→ **Objective**:
The required output is the exact run of lines from the line containing "pan_body();" to the line containing "if empty is", inclusive, and nothing besides.
** start Given data **
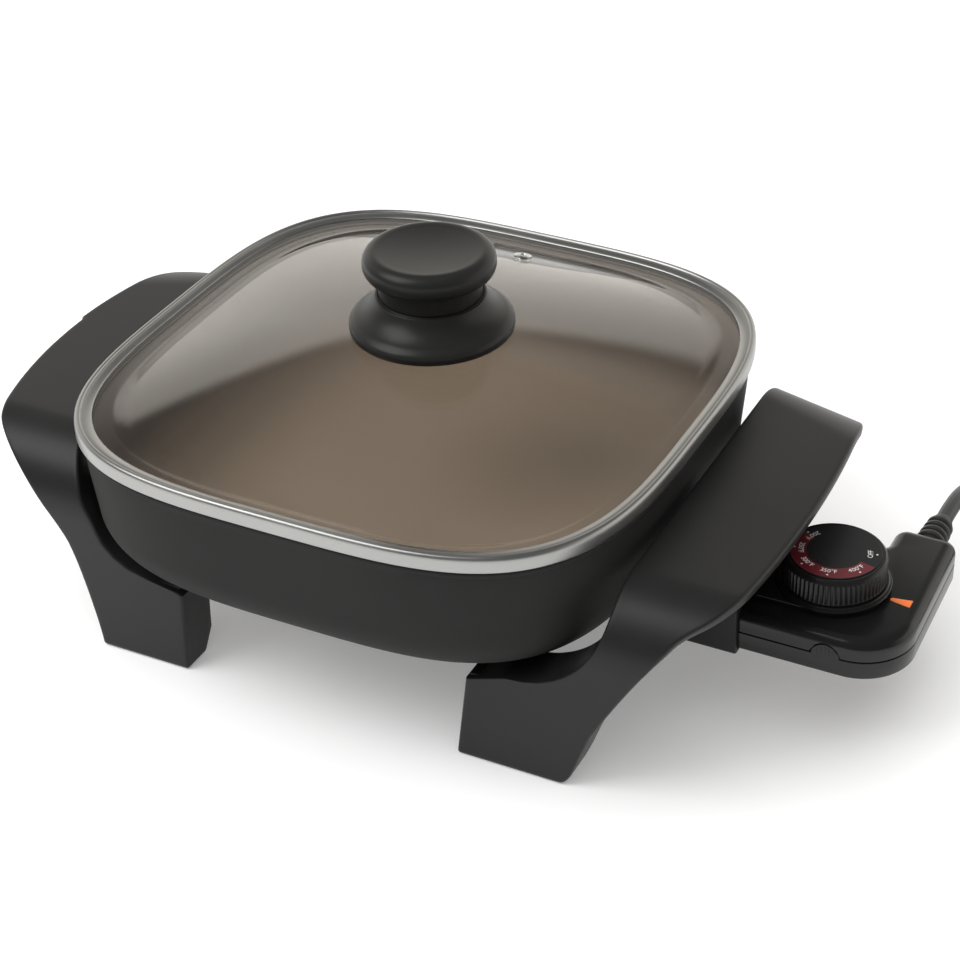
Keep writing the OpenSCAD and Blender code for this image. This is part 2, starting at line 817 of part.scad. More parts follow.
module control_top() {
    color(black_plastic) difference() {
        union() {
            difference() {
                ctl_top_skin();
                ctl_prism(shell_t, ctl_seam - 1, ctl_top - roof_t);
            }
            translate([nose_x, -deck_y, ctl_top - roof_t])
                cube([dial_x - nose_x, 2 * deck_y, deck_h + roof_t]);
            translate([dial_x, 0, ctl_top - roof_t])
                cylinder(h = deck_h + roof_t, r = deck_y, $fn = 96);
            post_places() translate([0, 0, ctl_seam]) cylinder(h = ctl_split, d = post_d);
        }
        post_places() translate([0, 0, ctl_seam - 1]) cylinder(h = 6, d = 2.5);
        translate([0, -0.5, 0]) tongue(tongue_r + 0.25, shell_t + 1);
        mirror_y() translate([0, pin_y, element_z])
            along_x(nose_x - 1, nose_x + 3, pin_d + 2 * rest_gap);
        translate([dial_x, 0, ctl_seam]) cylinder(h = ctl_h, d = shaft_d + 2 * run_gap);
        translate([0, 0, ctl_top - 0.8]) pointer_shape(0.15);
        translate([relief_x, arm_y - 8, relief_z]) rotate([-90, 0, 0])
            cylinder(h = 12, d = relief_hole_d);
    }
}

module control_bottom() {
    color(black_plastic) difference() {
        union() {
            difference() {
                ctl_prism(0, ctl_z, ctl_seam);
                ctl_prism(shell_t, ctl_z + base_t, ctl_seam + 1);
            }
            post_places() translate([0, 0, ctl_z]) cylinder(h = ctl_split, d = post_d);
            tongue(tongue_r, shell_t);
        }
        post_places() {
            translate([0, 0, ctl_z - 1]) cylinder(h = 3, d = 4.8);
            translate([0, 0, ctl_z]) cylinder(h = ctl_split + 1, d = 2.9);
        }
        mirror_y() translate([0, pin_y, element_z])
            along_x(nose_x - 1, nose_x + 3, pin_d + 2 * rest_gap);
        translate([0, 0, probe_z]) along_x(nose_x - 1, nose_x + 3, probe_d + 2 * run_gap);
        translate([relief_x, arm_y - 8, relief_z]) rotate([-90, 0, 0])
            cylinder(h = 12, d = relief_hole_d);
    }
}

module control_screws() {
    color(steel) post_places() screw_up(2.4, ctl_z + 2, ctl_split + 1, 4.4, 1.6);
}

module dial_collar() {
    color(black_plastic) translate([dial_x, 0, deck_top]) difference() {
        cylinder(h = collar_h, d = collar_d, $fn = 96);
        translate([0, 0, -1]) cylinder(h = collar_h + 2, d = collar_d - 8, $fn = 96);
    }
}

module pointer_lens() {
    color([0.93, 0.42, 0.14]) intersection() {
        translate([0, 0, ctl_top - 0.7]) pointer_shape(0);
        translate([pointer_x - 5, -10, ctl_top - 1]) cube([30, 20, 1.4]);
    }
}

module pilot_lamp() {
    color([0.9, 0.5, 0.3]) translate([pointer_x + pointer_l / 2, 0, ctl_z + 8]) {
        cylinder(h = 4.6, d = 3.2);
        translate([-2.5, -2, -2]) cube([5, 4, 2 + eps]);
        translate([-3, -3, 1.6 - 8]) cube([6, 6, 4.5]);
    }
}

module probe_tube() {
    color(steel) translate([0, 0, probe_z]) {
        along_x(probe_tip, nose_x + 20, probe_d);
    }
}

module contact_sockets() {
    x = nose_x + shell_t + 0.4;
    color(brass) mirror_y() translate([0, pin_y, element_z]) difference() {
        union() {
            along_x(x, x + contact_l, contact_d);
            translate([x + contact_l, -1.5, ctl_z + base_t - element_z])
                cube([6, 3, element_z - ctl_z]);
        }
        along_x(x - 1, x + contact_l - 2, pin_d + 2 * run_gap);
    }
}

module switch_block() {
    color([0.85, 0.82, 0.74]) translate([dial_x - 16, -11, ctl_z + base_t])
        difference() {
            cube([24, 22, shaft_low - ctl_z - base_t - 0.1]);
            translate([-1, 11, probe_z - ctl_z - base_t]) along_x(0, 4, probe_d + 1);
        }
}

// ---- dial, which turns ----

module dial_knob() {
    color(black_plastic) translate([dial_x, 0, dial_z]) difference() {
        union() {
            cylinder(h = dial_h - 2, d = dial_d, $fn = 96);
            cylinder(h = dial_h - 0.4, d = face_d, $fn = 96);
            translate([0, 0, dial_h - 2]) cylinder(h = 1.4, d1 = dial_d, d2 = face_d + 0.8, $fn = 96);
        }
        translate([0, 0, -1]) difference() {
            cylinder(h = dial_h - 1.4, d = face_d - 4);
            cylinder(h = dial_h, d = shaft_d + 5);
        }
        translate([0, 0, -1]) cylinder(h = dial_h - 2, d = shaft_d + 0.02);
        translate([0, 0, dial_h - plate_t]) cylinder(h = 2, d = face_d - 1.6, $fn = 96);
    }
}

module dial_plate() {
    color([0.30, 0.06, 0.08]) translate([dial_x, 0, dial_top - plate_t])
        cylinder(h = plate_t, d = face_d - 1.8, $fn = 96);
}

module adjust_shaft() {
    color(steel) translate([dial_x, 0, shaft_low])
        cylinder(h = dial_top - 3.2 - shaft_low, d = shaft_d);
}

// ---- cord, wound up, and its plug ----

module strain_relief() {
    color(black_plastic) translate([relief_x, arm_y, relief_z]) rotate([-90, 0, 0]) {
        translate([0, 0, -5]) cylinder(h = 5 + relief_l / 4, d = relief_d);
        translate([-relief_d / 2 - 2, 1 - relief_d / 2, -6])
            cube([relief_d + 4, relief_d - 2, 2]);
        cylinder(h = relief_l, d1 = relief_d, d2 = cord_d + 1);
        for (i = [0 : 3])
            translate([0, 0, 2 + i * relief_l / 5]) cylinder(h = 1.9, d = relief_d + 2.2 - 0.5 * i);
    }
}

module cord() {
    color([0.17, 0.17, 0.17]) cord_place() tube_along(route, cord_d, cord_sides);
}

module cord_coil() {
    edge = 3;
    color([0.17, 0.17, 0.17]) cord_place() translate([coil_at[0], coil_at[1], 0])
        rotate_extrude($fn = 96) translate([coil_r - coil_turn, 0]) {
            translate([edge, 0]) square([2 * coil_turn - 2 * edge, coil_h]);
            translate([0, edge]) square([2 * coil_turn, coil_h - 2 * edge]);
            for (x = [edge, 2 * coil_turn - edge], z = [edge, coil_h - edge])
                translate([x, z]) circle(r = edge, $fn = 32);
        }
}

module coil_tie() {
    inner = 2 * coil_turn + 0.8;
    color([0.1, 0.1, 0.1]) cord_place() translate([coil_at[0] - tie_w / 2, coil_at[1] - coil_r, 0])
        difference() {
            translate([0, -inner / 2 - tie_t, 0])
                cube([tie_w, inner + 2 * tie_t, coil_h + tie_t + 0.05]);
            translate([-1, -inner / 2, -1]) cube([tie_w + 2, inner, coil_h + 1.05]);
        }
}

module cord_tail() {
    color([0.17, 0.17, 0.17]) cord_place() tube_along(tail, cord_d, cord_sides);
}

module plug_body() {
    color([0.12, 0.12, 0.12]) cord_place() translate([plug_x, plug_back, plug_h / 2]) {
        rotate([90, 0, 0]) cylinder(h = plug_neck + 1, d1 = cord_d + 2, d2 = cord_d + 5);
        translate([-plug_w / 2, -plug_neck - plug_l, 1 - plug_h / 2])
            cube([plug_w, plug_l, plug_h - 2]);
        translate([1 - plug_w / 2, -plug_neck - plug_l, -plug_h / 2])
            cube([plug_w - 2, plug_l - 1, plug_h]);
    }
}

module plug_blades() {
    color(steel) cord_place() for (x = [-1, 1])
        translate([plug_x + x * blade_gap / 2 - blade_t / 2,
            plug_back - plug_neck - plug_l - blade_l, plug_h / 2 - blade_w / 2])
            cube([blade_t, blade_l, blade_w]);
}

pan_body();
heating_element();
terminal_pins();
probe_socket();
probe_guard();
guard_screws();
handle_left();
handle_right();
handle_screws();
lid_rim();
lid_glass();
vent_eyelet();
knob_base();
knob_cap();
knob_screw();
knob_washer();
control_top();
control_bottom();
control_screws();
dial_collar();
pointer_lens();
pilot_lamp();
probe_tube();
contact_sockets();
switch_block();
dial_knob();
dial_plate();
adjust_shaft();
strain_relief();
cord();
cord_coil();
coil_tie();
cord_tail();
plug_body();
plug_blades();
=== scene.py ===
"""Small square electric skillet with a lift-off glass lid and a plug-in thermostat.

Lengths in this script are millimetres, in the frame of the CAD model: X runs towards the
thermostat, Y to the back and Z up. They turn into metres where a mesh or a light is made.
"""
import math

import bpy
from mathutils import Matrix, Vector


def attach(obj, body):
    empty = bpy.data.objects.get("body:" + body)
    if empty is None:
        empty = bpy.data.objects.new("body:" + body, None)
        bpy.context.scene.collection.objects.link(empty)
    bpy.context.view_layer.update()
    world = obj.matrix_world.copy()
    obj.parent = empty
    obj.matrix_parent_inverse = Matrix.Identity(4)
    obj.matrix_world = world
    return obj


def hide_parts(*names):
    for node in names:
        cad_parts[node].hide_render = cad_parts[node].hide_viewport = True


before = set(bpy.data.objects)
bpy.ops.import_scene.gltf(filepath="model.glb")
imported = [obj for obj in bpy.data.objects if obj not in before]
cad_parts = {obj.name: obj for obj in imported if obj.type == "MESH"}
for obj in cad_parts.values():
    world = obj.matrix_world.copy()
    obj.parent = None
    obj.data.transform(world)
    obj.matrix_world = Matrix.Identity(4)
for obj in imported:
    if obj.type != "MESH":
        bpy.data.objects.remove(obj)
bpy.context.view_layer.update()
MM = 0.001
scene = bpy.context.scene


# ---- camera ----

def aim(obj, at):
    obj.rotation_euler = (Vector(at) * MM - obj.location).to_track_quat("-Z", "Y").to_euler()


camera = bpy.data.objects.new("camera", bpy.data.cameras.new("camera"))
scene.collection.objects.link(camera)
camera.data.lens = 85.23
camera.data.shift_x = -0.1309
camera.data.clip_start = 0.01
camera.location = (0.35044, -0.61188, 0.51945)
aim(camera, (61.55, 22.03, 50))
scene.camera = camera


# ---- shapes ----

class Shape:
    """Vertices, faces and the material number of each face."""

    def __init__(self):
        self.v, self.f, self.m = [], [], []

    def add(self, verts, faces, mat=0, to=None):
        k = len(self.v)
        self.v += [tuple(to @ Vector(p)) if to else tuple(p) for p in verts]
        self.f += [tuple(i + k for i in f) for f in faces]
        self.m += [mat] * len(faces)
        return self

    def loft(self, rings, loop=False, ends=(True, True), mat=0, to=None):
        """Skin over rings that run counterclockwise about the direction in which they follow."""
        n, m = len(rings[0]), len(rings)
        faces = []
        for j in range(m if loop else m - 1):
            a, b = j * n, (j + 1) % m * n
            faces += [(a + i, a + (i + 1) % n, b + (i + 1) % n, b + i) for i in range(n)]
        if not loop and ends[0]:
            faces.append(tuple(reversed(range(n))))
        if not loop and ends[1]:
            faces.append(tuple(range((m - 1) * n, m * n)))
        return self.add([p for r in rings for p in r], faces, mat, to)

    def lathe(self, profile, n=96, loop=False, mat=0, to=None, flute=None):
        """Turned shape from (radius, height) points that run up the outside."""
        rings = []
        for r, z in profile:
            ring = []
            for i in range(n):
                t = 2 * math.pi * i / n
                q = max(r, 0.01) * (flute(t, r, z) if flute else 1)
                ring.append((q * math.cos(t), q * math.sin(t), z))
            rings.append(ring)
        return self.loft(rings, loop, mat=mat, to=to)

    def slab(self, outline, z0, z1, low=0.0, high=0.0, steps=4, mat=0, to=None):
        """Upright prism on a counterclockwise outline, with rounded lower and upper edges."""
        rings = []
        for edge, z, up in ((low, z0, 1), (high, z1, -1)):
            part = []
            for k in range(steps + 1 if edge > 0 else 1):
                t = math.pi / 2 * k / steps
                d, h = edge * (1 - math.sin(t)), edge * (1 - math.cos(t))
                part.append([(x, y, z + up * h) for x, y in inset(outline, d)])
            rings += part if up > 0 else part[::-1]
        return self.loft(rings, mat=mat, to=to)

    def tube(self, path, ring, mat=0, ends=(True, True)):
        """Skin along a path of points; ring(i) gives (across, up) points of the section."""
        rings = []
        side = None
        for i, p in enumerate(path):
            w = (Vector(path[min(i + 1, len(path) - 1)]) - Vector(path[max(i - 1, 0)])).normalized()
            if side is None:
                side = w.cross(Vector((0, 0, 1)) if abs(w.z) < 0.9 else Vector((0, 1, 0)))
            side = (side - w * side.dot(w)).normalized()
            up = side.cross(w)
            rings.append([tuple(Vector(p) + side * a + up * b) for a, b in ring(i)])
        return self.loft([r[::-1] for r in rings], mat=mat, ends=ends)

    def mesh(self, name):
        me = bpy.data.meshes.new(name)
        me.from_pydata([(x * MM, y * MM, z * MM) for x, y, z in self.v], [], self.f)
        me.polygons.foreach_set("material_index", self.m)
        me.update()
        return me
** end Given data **
→ **Output of the exercise**:
pan_body();
heating_element();
terminal_pins();
probe_socket();
probe_guard();
guard_screws();
handle_left();
handle_right();
handle_screws();
lid_rim();
lid_glass();
vent_eyelet();
knob_base();
knob_cap();
knob_screw();
knob_washer();
control_top();
control_bottom();
control_screws();
dial_collar();
pointer_lens();
pilot_lamp();
probe_tube();
contact_sockets();
switch_block();
dial_knob();
dial_plate();
adjust_shaft();
strain_relief();
cord();
cord_coil();
coil_tie();
cord_tail();
plug_body();
plug_blades();
=== scene.py ===
"""Small square electric skillet with a lift-off glass lid and a plug-in thermostat.

Lengths in this script are millimetres, in the frame of the CAD model: X runs towards the
thermostat, Y to the back and Z up. They turn into metres where a mesh or a light is made.
"""
import math

import bpy
from mathutils import Matrix, Vector


def attach(obj, body):
    empty = bpy.data.objects.get("body:" + body)
    if empty is None:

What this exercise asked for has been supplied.